In New Zealand last week, a man who stabbed his roommate six times in the neck before slitting his throat has escaped the typical life sentence for murder, receiving instead a maximum of 12 years with possible parole in seven. The judge awarded the defendant the shorter sentence because he suffered from “accumulated stress” and because the victim was disabled.
Keith McCormick, who had won several medals in the Paralympics, was watching TV when his roommate Eric Neil Smail came home drunk and decided to kill him. The fact that Smeal was a part-time caregiver for McCormick helped guide the judge toward leniency despite there being absolutely no evidence McCormick wished to die.
Blue brings the anger. Go read her post.
There’s something about this rationalization that strikes me; maybe my points will be redundant, but here goes.
In “The Disability Gulag” and assorted other writings, Harriet MacBryde Johnson makes the point that terms like heroic measures and special accomodations can be extremely ableist: they start at a zero/norm of “needs no assistance,” and trend upward through “needs a lot of assistance.” This can be a problem, because it implies that lives like hers exist at an extreme of social obligation; her needs are not given parity, and her life becomes an indulgence. It also means that people most in need of recognition are least likely to receive it.
That scale is attached to another one, which goes from “living a full life” through “living a compromised life” to “might as well be dead”–and, in some cases, to “not living.” Because I–and Eric Neal Smail–can walk, our lives are by definition full and worthwhile. Because Keith McCormick used a wheelchair, his life was…less so. While the judge did not go so far as to say that his life was worthless, or make it out to be a contradiction in terms, he did argue that Keith McCormick had less to take away. That prejudice extended, I believe, even to Smail’s sentencing: those years spent in prison would be years taken off of a full life, and it’s unfair to expect Smail to trade them for years taken off of an inferior life.
Going back to what Harriet MacBryde Johnson said about ableist measures of extraordinary: a temporarily able-bodied person is less likely to need an assistant. That situation is “extraordinary.” Problems like healthcare and public-health discrimination that might compromise assistant care or access are extraordinary. Worries about licensing laws, or enforcement of any professional standards whatsoever, are extraordinary. Anything that could cause or manufacture “fatigue,” from budget cuts to inadequate training to hatred of disabled people, is extraordinary.
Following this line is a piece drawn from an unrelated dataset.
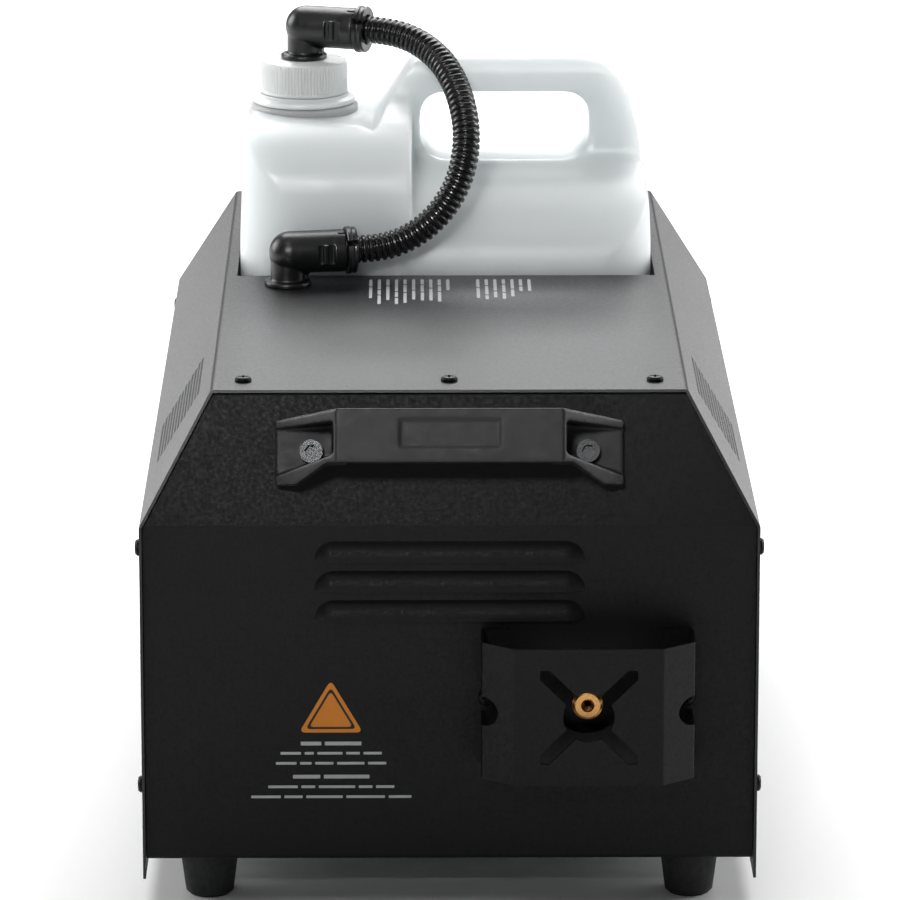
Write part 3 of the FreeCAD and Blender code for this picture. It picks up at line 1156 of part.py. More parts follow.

So when a court decides that an assistant has less of a responsibility to hurt disabled people, or decides that sustained contact with disabled people mitigates culpability for murder, the only vulnerability it creates is an “extraordinary” one. This decision poses an enormous threat to people who need caregivers. It defines reliance on caregivers as an imposition on those who provide care–so much so that disabled people may expect violent reprisal for all that “stress.” All of that is invisible, because lives in which caregivers are mundane are invisible.